Intel workers in Sichuan strike over unequal pay for equal work
08 September 2009Up to 500 employees at hi-tech giant Intel’s factory in Chengdu, Sichuan staged a one day strike last month in a protest over wage discrepancies with employees recently transferred in from the multi-national’s Shanghai facility, according to a report in China Business Journal.
The workers claimed that the employees from Shanghai were being paid up to four times more for the same production line positions.
Locally hired technical school graduates (中专) at the Chengdu factory were paid around 1,000 yuan a month, while college graduates (大专) got about 1,400 yuan, workers said. China Business Journal interviewed workers in comparable positions in Chengdu, all of whom expressed surprise at the wage levels at Intel. Even small-scale enterprises, they said, were paying about 20 percent more than Intel.
Employees’ discontent with their pay and conditions had been simmering for a long time but came to the boil when Intel’s Shanghai factory was closed and some employees were transferred (on their existing salaries) to Chengdu in the spring. On 18 August, four to five hundred employees refused to get back to the production line and stayed in the factory canteen after lunch. Management initially threatened the workers, saying their action was an “illegal strike,” and gave them just 15 minutes to get back to work. The strikers however refused to budge. In the evening, management eventually compromised and promised to give the workers a reply to their grievances by early September.

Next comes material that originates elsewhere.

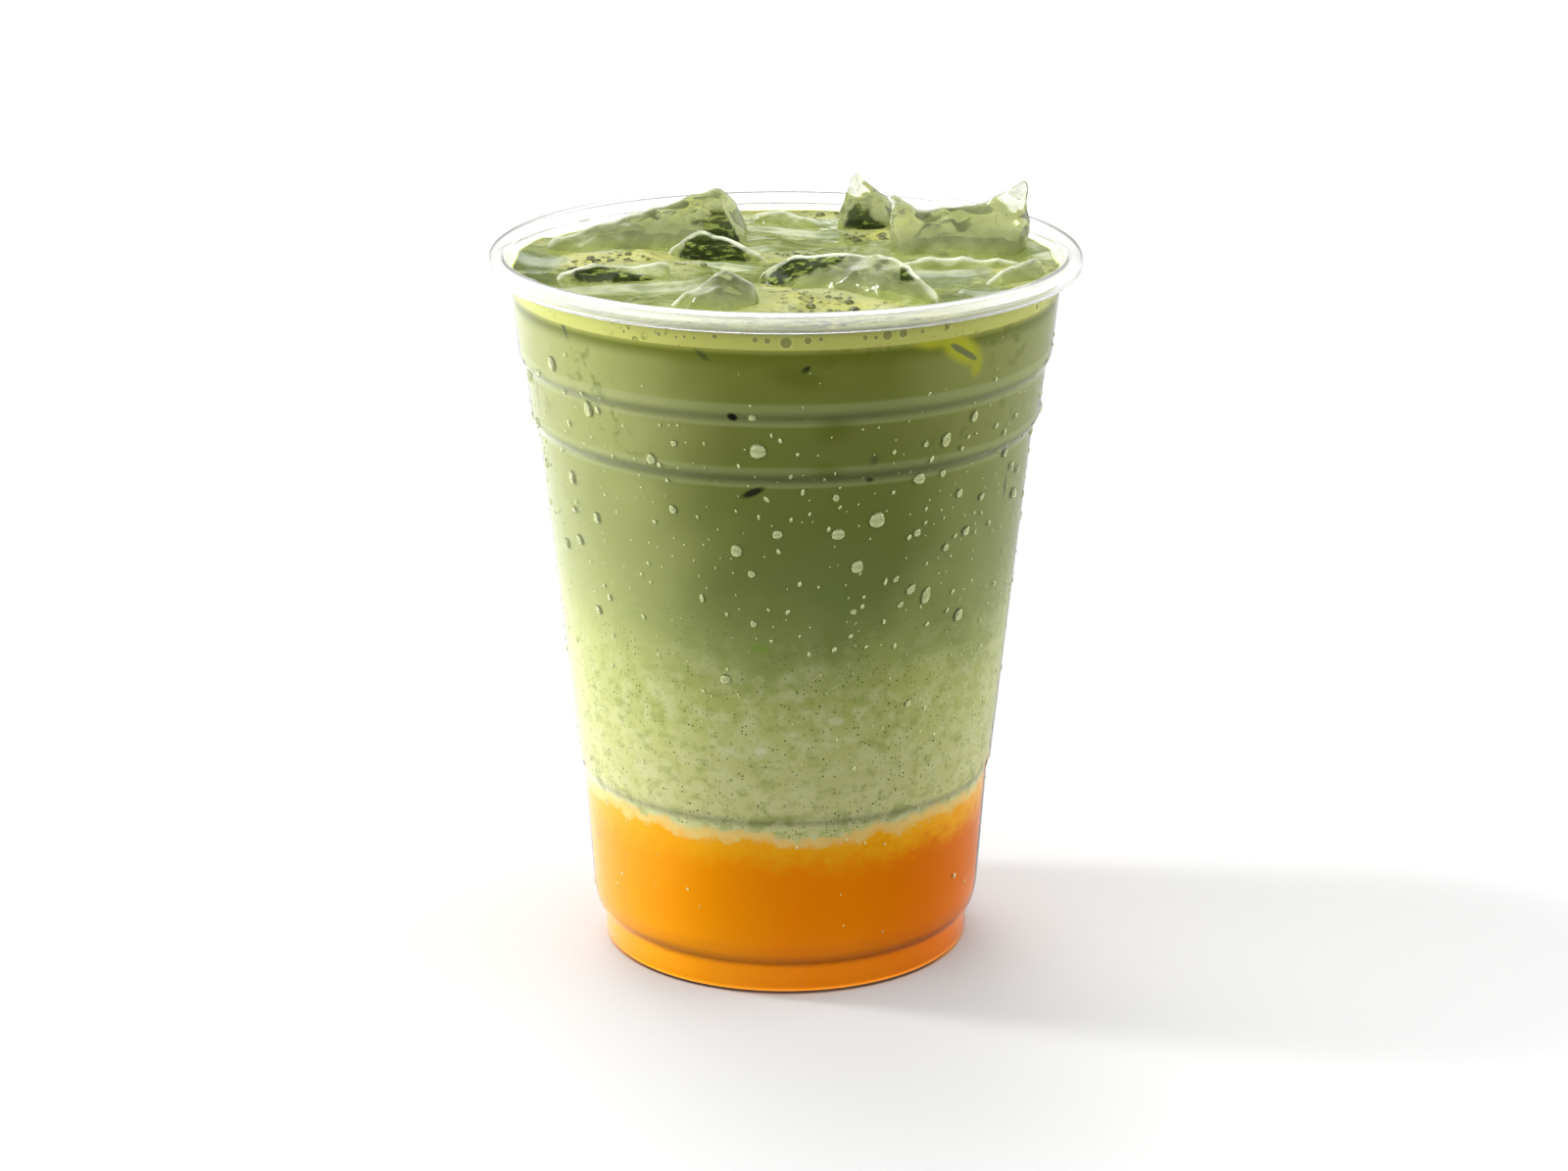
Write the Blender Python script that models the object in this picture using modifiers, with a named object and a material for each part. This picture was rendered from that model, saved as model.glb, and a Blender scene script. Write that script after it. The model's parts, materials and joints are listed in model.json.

The workers’ main demands included; across-the-board wage increases for production line technicians of between US$150 and US$200 a month - to come into effect immediately and to be written into new employment contracts, - improvements in the recruitment and management system, forbidding unqualified persons from taking on supervisory roles, improving the promotion policy, and raising bonuses to the levels of the Shanghai employees.
At the time of the China Business Journal report on 5 September, management had only agreed to increase the shift duty allowance, and had failed to respond to any of the workers’ other demands.
The Intel strike reveals an unexpected problem corporations seeking to cut costs by moving production from the coastal regions to inland areas might encounter. Inland cities like Chengdu have deliberately courted hi-tech industries but they often lack enough suitably qualified and trained technicians to fill all the positions. As such, companies relocating inland will have to transfer some existing staff to the new plant. And in doing so, they will have to ensure that not only are those employees properly compensated for the disruption to their lives but also that the locally-hired employees are treated fairly too.
Intel claims on its website that “our greatest investment is our people,” and that it believes:
Employees are the most important investment for success, and Intel's comprehensive compensation and benefits program reflects that. The program's purpose is to attract, retain and reward the people responsible for the company's long-term growth and profitability. It's designed to provide Intel employees and their families with the stability of long-term financial security and protection.
The Chengdu strike indicates that Intel still has work to do in this regard.